2. We perform an authentication by sending POST data to login URL
every time we fetch a page from that domain. By this we are almost
doubling the bandwidth requirement to crawl that website.
3. For those sites, where authentication failure page comes from a
known URL, we can add which URLs mean authentication failure along
with the login URL and POST data in the configuration file. There
wouldn't be too many such URLs for a particular domain and so a regex
match or a complete string match for the URLs after every response
from that domain shouldn't consume much time.
However, even without taking care of 5.1 and 5.2 we can have a
solution that may be useful to many. The solution for this problem is
very different from Http Authentication Schemes that I submitted as
NUTCH-559 because in NUTCH-559, the whole job of authentication can be
done within the protocol-httpclient plugin. However, in this, some job
has to be done in the fetcher, outside the plugin also.
If I get some free time, I'll try to work on this.
On Jan 6, 2008 12:11 AM, Martin Kuen <[EMAIL PROTECTED]> wrote:
> On Jan 5, 2008 6:50 PM, <[EMAIL PROTECTED]> wrote:
> > Hi,
> > I'm pretty sure the answer is negative, but I've got to ask - is support
> > for form-based authentication available somewhere within Nutch?

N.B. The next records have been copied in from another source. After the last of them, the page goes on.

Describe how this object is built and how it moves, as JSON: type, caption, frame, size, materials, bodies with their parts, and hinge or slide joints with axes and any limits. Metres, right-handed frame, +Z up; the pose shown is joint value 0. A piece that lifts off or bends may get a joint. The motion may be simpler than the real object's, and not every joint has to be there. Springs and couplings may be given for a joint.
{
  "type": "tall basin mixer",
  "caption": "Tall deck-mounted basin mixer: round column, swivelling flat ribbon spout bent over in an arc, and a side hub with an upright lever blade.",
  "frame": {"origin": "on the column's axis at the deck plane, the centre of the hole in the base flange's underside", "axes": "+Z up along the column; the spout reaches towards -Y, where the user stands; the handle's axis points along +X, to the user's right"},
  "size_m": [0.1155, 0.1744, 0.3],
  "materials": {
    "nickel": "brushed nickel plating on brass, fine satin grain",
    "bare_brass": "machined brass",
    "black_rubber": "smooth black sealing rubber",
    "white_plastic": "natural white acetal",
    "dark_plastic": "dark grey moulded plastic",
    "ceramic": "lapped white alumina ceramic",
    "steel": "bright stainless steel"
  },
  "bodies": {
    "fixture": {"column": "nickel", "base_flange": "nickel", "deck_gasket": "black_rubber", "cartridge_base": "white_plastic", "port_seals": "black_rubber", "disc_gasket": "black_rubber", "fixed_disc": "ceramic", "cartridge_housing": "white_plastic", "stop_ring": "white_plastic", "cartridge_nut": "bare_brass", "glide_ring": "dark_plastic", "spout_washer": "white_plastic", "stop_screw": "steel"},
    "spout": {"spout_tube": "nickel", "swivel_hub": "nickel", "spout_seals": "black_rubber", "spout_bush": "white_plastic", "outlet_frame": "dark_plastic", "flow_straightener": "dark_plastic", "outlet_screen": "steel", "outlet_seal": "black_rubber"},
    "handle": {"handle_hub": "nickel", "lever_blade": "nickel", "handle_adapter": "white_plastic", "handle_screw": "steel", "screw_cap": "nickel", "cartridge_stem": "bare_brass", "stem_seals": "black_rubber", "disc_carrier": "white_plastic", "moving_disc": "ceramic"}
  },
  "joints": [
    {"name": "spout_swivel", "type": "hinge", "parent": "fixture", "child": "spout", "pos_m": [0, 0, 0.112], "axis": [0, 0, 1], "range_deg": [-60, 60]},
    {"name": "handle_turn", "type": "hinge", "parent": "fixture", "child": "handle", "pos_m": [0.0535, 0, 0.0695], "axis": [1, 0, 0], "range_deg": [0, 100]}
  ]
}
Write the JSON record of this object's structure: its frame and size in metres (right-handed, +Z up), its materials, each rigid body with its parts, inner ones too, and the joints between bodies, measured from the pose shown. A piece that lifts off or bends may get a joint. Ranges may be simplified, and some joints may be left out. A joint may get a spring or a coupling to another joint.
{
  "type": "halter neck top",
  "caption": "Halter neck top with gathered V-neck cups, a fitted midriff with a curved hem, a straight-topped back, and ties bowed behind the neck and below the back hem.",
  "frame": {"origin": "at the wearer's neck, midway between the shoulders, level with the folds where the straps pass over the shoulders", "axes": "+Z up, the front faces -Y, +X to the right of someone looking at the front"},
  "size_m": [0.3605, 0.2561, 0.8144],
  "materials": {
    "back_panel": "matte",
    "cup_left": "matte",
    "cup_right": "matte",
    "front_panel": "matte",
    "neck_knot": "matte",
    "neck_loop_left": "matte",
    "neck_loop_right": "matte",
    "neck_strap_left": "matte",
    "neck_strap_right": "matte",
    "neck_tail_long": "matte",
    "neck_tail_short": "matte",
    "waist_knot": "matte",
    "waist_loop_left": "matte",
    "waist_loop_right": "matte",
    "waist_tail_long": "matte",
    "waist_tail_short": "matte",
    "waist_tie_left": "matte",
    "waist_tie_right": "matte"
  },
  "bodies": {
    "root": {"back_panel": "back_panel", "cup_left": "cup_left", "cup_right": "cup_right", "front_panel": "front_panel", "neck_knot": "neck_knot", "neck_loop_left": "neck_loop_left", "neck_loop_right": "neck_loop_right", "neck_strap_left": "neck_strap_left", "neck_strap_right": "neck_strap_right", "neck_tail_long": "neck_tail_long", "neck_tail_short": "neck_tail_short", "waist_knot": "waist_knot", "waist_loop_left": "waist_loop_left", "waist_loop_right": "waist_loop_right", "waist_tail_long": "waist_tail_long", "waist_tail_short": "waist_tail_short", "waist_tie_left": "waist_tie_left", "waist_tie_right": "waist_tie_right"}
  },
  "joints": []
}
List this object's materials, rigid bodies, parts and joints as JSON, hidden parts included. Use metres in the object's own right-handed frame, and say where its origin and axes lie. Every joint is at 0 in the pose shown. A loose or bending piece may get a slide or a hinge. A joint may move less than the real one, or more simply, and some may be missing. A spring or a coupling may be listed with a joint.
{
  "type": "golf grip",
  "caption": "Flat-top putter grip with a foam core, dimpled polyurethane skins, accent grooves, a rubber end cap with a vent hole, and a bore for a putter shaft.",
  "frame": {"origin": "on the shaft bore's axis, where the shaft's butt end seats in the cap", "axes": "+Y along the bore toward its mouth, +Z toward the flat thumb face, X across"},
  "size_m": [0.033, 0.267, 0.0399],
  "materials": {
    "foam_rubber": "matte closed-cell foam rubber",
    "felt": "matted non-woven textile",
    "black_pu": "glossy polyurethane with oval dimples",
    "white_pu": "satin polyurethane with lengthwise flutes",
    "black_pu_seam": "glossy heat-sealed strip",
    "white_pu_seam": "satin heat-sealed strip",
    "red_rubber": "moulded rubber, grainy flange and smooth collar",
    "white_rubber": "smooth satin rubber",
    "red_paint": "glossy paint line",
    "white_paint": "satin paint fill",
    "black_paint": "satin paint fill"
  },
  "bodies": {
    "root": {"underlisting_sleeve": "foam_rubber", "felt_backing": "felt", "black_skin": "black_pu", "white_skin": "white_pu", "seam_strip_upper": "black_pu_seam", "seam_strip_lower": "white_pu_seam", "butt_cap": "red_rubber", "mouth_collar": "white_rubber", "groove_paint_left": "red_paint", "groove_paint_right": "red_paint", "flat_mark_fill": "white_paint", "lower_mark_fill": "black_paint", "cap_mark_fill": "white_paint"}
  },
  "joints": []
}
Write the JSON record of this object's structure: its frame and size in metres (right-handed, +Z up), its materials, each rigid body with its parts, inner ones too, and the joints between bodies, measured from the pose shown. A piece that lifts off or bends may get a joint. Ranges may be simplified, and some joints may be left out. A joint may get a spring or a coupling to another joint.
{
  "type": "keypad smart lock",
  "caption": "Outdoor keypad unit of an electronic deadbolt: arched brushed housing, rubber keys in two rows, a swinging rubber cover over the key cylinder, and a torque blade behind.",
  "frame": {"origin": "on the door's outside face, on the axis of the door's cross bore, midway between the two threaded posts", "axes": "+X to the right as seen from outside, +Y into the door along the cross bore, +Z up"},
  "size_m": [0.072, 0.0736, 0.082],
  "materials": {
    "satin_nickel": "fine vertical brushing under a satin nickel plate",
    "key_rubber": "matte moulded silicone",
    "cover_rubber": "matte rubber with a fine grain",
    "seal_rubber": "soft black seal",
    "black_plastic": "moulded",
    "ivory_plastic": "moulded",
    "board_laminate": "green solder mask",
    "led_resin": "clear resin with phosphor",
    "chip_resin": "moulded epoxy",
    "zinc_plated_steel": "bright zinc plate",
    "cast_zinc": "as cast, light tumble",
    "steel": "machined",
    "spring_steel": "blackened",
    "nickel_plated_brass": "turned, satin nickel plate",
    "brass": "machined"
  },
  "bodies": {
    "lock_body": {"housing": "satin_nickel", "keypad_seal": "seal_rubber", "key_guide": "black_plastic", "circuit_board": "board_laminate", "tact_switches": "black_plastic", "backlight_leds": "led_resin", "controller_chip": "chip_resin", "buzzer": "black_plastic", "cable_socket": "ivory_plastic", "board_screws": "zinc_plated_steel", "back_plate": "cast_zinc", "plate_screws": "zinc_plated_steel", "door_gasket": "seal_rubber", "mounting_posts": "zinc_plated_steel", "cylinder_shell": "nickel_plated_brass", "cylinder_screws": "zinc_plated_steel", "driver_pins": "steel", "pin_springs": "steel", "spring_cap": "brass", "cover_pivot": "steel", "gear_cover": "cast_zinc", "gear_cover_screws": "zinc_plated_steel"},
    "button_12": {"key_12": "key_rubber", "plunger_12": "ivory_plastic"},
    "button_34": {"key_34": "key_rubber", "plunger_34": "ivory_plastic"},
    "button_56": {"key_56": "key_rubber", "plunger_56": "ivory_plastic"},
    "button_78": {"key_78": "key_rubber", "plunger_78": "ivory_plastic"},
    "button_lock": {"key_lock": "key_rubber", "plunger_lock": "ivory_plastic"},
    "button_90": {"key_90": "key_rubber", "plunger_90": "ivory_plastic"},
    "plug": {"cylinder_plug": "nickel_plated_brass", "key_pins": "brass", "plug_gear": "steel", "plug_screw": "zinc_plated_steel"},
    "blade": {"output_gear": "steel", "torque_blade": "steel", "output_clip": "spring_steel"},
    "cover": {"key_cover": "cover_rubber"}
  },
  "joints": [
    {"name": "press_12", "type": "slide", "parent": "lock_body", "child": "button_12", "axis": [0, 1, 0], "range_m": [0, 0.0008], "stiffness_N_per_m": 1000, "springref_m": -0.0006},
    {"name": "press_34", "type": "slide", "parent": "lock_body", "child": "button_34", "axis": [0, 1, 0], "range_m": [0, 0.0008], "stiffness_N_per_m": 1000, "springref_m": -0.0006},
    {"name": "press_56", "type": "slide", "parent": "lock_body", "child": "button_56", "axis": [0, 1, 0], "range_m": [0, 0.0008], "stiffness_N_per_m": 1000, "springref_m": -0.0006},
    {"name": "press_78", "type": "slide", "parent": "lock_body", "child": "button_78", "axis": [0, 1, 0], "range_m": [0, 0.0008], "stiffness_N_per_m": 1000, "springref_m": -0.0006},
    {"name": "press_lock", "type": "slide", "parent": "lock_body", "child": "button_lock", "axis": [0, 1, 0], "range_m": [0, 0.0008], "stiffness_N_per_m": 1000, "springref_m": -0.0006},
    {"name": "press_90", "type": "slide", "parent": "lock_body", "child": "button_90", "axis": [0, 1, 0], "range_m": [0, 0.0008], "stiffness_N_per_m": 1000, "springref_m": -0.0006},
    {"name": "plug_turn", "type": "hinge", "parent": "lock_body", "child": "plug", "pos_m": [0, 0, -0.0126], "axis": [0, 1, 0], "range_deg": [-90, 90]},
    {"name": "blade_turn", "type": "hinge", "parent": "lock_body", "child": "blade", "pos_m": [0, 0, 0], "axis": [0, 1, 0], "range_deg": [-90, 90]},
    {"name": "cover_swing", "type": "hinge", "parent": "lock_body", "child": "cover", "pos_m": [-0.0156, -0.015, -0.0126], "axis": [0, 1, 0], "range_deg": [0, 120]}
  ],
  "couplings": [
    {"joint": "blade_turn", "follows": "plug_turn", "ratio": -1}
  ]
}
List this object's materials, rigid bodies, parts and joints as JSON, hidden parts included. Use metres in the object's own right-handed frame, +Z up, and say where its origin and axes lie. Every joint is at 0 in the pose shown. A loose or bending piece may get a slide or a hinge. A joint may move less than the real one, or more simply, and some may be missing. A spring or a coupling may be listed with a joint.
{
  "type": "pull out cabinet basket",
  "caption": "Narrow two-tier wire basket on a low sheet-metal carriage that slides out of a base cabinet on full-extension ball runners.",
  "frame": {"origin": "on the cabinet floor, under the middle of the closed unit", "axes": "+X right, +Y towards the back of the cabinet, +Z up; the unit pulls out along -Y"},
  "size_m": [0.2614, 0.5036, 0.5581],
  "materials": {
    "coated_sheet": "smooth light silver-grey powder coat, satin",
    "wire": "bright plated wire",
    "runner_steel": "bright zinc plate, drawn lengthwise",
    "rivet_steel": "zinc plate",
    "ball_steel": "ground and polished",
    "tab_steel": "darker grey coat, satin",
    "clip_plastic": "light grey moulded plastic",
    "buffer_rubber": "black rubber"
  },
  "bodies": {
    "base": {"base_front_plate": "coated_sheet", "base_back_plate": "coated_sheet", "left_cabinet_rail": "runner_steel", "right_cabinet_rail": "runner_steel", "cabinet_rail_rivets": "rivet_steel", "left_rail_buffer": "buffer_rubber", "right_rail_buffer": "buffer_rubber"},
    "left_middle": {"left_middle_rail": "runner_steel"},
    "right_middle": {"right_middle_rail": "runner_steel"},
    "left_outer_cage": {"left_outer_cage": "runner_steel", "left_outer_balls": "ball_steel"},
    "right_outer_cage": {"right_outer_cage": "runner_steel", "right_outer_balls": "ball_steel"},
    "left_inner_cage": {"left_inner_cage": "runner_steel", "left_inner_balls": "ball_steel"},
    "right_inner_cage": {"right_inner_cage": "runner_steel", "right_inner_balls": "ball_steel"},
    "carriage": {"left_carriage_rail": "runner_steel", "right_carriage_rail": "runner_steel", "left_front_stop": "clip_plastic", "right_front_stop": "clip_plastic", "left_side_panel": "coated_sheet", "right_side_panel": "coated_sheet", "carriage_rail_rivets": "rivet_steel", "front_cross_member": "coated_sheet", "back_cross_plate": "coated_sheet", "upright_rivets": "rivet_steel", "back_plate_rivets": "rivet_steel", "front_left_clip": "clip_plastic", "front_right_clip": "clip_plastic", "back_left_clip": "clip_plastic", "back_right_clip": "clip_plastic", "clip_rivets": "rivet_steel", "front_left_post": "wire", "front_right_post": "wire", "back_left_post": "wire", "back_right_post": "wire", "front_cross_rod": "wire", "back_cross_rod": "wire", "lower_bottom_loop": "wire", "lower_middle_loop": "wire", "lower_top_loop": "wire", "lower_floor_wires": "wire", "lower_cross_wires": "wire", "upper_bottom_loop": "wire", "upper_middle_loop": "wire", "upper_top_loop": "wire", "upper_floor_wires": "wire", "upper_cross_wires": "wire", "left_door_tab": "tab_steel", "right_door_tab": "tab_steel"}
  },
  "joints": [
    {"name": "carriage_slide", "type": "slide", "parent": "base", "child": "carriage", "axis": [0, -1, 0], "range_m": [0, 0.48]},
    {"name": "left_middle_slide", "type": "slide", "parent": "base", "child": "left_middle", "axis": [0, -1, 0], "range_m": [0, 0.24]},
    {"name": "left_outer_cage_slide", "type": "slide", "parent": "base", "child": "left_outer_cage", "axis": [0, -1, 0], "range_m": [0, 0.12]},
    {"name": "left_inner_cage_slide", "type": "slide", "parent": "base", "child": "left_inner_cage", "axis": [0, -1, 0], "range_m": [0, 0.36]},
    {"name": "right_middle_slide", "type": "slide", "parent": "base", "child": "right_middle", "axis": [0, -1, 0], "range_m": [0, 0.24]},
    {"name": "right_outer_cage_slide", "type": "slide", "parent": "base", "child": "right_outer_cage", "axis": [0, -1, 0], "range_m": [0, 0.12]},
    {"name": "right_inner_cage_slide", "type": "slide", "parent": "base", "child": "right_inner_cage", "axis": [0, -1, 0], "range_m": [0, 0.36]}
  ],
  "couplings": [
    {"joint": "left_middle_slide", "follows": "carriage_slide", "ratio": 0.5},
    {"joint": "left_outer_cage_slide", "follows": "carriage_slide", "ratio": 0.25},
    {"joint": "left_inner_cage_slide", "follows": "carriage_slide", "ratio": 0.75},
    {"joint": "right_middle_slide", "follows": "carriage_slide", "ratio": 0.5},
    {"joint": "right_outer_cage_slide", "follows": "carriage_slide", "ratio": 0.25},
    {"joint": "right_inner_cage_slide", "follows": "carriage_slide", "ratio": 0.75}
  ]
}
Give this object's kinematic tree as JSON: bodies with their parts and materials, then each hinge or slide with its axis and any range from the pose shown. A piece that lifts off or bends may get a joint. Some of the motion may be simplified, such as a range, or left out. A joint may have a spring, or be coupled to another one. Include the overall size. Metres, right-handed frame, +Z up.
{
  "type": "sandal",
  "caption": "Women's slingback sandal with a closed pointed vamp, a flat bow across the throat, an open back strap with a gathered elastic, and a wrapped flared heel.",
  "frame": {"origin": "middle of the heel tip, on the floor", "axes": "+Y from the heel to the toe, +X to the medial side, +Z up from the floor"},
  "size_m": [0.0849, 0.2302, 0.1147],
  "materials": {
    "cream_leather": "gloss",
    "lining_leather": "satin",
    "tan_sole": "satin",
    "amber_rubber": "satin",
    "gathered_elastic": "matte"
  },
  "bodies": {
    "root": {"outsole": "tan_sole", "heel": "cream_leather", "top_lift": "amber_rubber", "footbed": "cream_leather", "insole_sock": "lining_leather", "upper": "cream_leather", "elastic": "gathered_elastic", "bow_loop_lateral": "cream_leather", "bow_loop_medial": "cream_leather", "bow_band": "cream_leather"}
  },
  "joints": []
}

> > I believe Nutch does not support form-based auth, so the next question to
> > ask is - is there a suitable place to plug this in?
> You're right - not available . . . You can read/see what is available
> under http://wiki.apache.org/nutch/HttpAuthenticationSchemes
> I have not looked into this closely yet, but maybe some of you already
> went through this in your own Nutch-based projects. I am imagining a
> system where one would have a file with a bunch of username + password
> pairs + a form submission URL (see P.S. below), Nutch would read that
> and, before GETing a page from a matching site, it would POST the
> username+password via the form submission URL, get the cookie for the
> session, keep it stored somewhere and keep sending it back on
> subsequent GET requests.
> I think you are talking about container managed security.
> Unfortunatly, this approach will not work . . . read on below
> > I imagine this gets messy pretty quickly (e.g. session expires even though
> > cookie is still valid, so how is Nutch to detect this? How to patch URLs
> > to possible multiple sub-sections of a site that require one or more
> > form-based auth mechanisms? etc.), but again, maybe others have already
> > done some thinking in this space.
> > Thanks,
> > Otis
> > P.S.
> > Example file with info for form-based auth might look something like this:
> > u=username1 p=password1 http://site1.com/cgi-bin/login.cgi?
> > username=userX password=passX
> > http://www.example.com/foo/bar.do?button=q&
> The following is true for Container Managed Authentication:
> - You cannot directly acess the login page - There will be an error
> message saying "Invalid direct reference to login page"
> - If you acess a protected resource and you're not authenticated
> tomcat will issue 302 redirect to the login page. The original request
> will be saved inside the session.The browser follows the redirect and
> displays the login page. Then you can type in your uname + pwd and if
> everything is right you'll be redirected to the previously acessed
> resource (the previous/original request which is stored in the
> For me this boils down to:
> - Acess a (probably) protected resource.
> - Intercept the redirection and find out if it's one of the configured
> login pages. Alternativly one could try to find the "j_security_check"
> (,j_username, j_password) string. I am not sure about the exact
> - Do a POST to the login form using uname and pwd from config file
> - Follow the redirection and/or detect a redirect to the error-page
> (therefore, I think you need login AND error page in your config file)
> I am not sure if you can achieve these things by "just" writing a plugin.
> Have a look at the Fetcher class (I think
> org.apache.nutch.fetcher.Fetcher). There you find the code which deals
> with http redirections.
> Have a look the http-protocol plugin.
> However, you also may want to have a look at the authentication code
> in trunk by Susam Pal
> These are the three places where I imagine you'll find what you need.
> Hope this helps and good luck,